Welcome to Six Damn Fine Degrees. These instalments will be inspired by the idea of six degrees of separation in the loosest sense. The only rule: it connects – in some way – to the previous instalment. So come join us on our weekly foray into interconnectedness!

The Summer of 1982 means only one thing to me: the first Football World Cup I can remember. I’d never before experienced the idea that different countries could play each other at sport. Across the duration of the tournament, I learned about all these nations out there. I learned about their different cultures – especially as expressed through their football. I got to see their different flags, and discovered that I was fascinated about why they had the colours/designs they had. When rivals met on the pitch, I got my first taste of geopolitics.
I mean, I also got to watch some football matches, but its an interest in flags that’s the real legacy.
I remember my Irish grandfather being so disappointed with my brother and I cheering on Brazil over Scotland that, to boost Celtic solidarity, he offered us a pound for every goal Scotland scored. It didn’t work. With a team of amazingly talented individuals all in the tightest of ‘eighties’80s shorts, Brazil were always going to be way cooler. They had names like Zico and Socrates. They looked like they were having fun (and half-time cigarettes). I mean, we cheered the money when Scotland scored first, but our hearts were with Brazil.
But the other thing I remember is German relatives being absolutely disgusted by a game. Germany had turned up at the tournament as one of the favourites. Their first game was against unfancied Algeria and there was a general attitude in the German camp that they could just turn up and that would be enough to win. It’s rumoured they were joking before the game about dedicating their seventh goal to their wives and the eighth to their dogs. Only, reality had other plans. The Algerians beat them 2-1. This isn’t the game that so disgusted folk, though.

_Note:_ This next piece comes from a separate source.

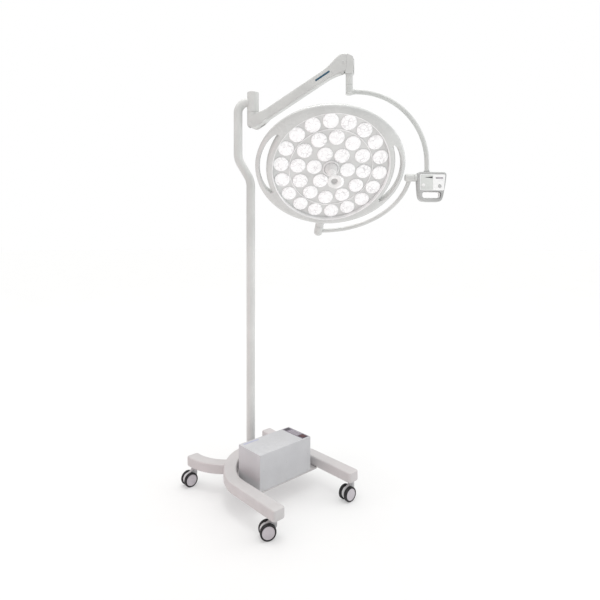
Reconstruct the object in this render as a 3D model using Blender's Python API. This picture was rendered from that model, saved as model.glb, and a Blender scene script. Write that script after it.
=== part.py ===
"""Mobile surgical light: castored base with a power box, cranked pole, sprung arm,
two-arc yoke with a control panel, and a round multi-lens head with grip loops.

Metres, +Z up. The floor is z = 0 and the whole light is centred over the origin. It is drawn in a
working frame centred on the base, with the floor at z = FLOOR, and SHIFT carries it over.
"""

import math

import bmesh
import bpy
from mathutils import Matrix, Vector

# ---------------------------------------------------------------- dimensions
GAP = 0.0003                # clearance between neighbouring pieces
FLOOR = 0.010               # floor height in the working frame
SHIFT = Vector((-0.1768, 0.1154, -FLOOR))   # working frame to the row origin

BEAM_W, BEAM_H, BEAM_Z = 0.060, 0.046, 0.100    # base beam section, underside height
LEG_X = 0.217               # leg centre lines either side of the base centre line
FRONT_END, REAR_ARC_Y = -0.330, 0.304
REAR_ARC_R = 0.226
ARCH_APEX = 0.190           # centre line of the front arch at its apex

WHEEL_R, WHEEL_W, WHEEL_IN = 0.033, 0.017, 0.0072   # tyre radius, width, inner face
TRAIL = 0.026               # caster stem ahead of its axle
PIN_R = 0.005               # caster stem above its collar

BOX_X, BOX_Y, BOX_Z = (-0.1490, 0.1510), (-0.118, 0.039), (0.1000, 0.2580)
BOX_WALL, BOX_TOP = 0.003, 0.006

POLE_Y, POLE_R, POLE_BORE = 0.148, 0.021, 0.0178
POLE_BOTTOM = 0.1467
CRANK, CRANK_LOW, CRANK_HIGH = 0.062, 1.470, 1.575
ELBOW_Z, ELBOW_R = 1.854, 0.052
POLE_AZ = math.radians(137.5)       # the crank leans this way

SLEEVE_OFF, SLEEVE_R = 0.011, 0.0285
SLEEVE_Z0, SLEEVE_Z1 = 1.8018, 1.9014
SPINDLE_R = 0.011

ARM_AZ = math.radians(-57.7)        # direction of the arm from the sleeve
ARM_REACH = 0.4751                  # sleeve axis to drop tube axis
ARM_B = (0.010, 1.7515)             # lower pivot: out along the arm, height
ARM_T = (0.449, 2.000)              # upper pivot
BEAM_HALF, ARM_WIDTH, ARM_WALL = 0.0255, 0.036, 0.004
FORK_R, TONGUE_W = 0.043, 0.026
DROP_R, DROP_Z = 0.0165, 1.8950

YOKE_AZ = math.radians(-37.3)       # plane of the outer yoke
YOKE_TUBE_R = 0.0110
YOKE_TOP, YOKE_BEND, YOKE_BEND_P = 1.8669, 0.3245, 0.045
YOKE_HUB_Z = 1.8534
PITCH_Z, PITCH_BACK = 1.4715, -0.0967       # pitch axis height; arc centre along the yoke
BOSS_R = 0.0178
INNER_A, INNER_B = 0.383, 0.304             # inner yoke quarter ellipse
INNER_TUBE_R = 0.0100
PANEL_P, PANEL_DEPTH = 0.3905, 0.036

HEAD_OFF = 0.0518           # pitch axis to head centre, along the stub axis
HEAD_TILT = math.radians(36.5)
HEAD_ROLL = math.radians(4.5)
HEAD_RU, HEAD_RV = 0.342, 0.299     # oval outline of ring and grip loops
FACE_R, RING_R = 0.2640, 0.2925     # lens opening, inner edge of the grip slots
LOOP_W, SLOT_HALF = 0.021, math.radians(29)
STUB_R = 0.0205
LENS_RINGS = ((18, 0.2273, 10.0), (12, 0.1515, 0.0), (6, 0.0768, 30.0))
LENS_R = 0.0358

# ---------------------------------------------------------------- scene reset
for old in list(bpy.data.objects):
    bpy.data.objects.remove(old, do_unlink=True)


# ---------------------------------------------------------------- helpers
def material(name, colour, roughness, metallic=0.0):
    mat = bpy.data.materials.new(name)
    mat.use_nodes = True
    shader = mat.node_tree.nodes["Principled BSDF"]
    shader.inputs["Base Color"].default_value = (*colour, 1.0)
    shader.inputs["Roughness"].default_value = roughness
    shader.inputs["Metallic"].default_value = metallic
    return mat


PAINT = material("warm_grey_paint", (0.60, 0.60, 0.58), 0.38)
BASE_PAINT = material("off_white_paint", (0.66, 0.64, 0.63), 0.42)
CASE_PAINT = material("case_grey_paint", (0.55, 0.55, 0.57), 0.45)
DARK = material("dark_plastic", (0.06, 0.05, 0.07), 0.35)
RED = material("rocker_red", (0.35, 0.05, 0.06), 0.35)
STEEL = material("steel", (0.62, 0.62, 0.62), 0.28, 1.0)
BRONZE = material("bush_bronze", (0.50, 0.38, 0.20), 0.35, 1.0)
TYRE = material("tyre_black", (0.015, 0.015, 0.017), 0.55)
HUB = material("hub_grey", (0.60, 0.60, 0.62), 0.40)
LENS = material("lens_white", (0.93, 0.93, 0.93), 0.12)
BOARD = material("board_white", (0.70, 0.72, 0.70), 0.50)
PANEL = material("panel_white", (0.85, 0.86, 0.86), 0.35)
BUTTON = material("button_grey", (0.70, 0.70, 0.68), 0.40)
HANDLE = material("handle_grey", (0.68, 0.68, 0.66), 0.35)


def frame(origin, x_dir, y_dir, z_dir):
    """Matrix whose columns are the given axes, with the given origin."""
    m = Matrix.Identity(4)
    for i, axis in enumerate((x_dir, y_dir, z_dir)):
        for j in range(3):
            m[j][i] = axis[j]
    m.translation = origin
    return m


def polar(az):
    return Vector((math.cos(az), math.sin(az), 0.0))


def place(name, bm, mat, matrix=Matrix.Identity(4), origin=None, sharp=35.0):
    """Make one object from a closed bmesh given in the local frame `matrix`."""
    origin = matrix.translation.copy() if origin is None else origin
    bmesh.ops.transform(bm, matrix=matrix, verts=bm.verts)
    bmesh.ops.translate(bm, vec=-origin, verts=bm.verts)
    bmesh.ops.recalc_face_normals(bm, faces=bm.faces)
    mesh = bpy.data.meshes.new(name)
    bm.to_mesh(mesh)
    bm.free()
    mesh.shade_smooth()
    mesh.set_sharp_from_angle(angle=math.radians(sharp))
    mesh.materials.append(mat)
    ob = bpy.data.objects.new(name, mesh)
    ob.location = origin + SHIFT
    bpy.context.scene.collection.objects.link(ob)
    return ob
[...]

Defeat did not eliminate Germany from the tournament. In the early stages, the national sides were placed in groups of four, all the teams would play each other, with the best performing ones progressing. This makes sense – there’s no point having a team spend ages to qualify for a major summer event, only for the team to be sent home after one game. Germany and Algeria were in a group alongside Austria and Chile and so they all played each other. Until there was one game left.
And that game was Germany v Austria. And it was before that game that both sides realised that they would both progress in the tournament if Germany won the game by just one or two goals. And so they allegedly but almost certainly and absolutely definitely did collaborate to make sure that was the result.
Germany scored early on, and then, well, the game just effectively stopped. Neither team had any inclination to play, so they just half-heartedly started kicking the ball around. And when the final whistle went, both teams went through and the Algerians were eliminated from the tournament. Upset and angry Algerian fans in the crowd waved money at the players. They appealed to FIFA, but FIFA, normally such a bastion of honest sportsmanship, found that neither team had actually done anything wrong. So the result stood.

The furore over the result taught me two things. Firstly it was a crash course in geopolitics, learning why Germany and Austria might ally: the common language, an overlapping shared history. And also the scale of Algeria’s grievance, a former European colony finally getting the chance to step up on the world stage and being thwarted by a deal in a backroom somewhere in Europe. The more I looked into the story, the more the rich historical narrative opened up to me. School couldn’t interest me in this stuff, but a game could.
And I also remember as a kid discovering at this moment that unfair and unsporting behaviour took place in sport. And that cheats could get away with it. And I remember sitting with German relatives during their semi-final victory over France with there being a general sense of ambivalence over who should win. Especially after one of the most brazen assaults on a goal-bound player in the history of football!

A horrible act the German player got away with. But by that point young me wasn’t gutted that they had. I had already, in the few short weeks of the tournament, learnt how to be cynical about it all. Where once I had refused to come out from under the dining room table because of the scale of the injustice to Algeria that something had to be done about, I think I now just rolled my eyes. It’s a valuable lesson when it comes to major sporting tournaments. And, you know, I now had flag factbooks to be excited about.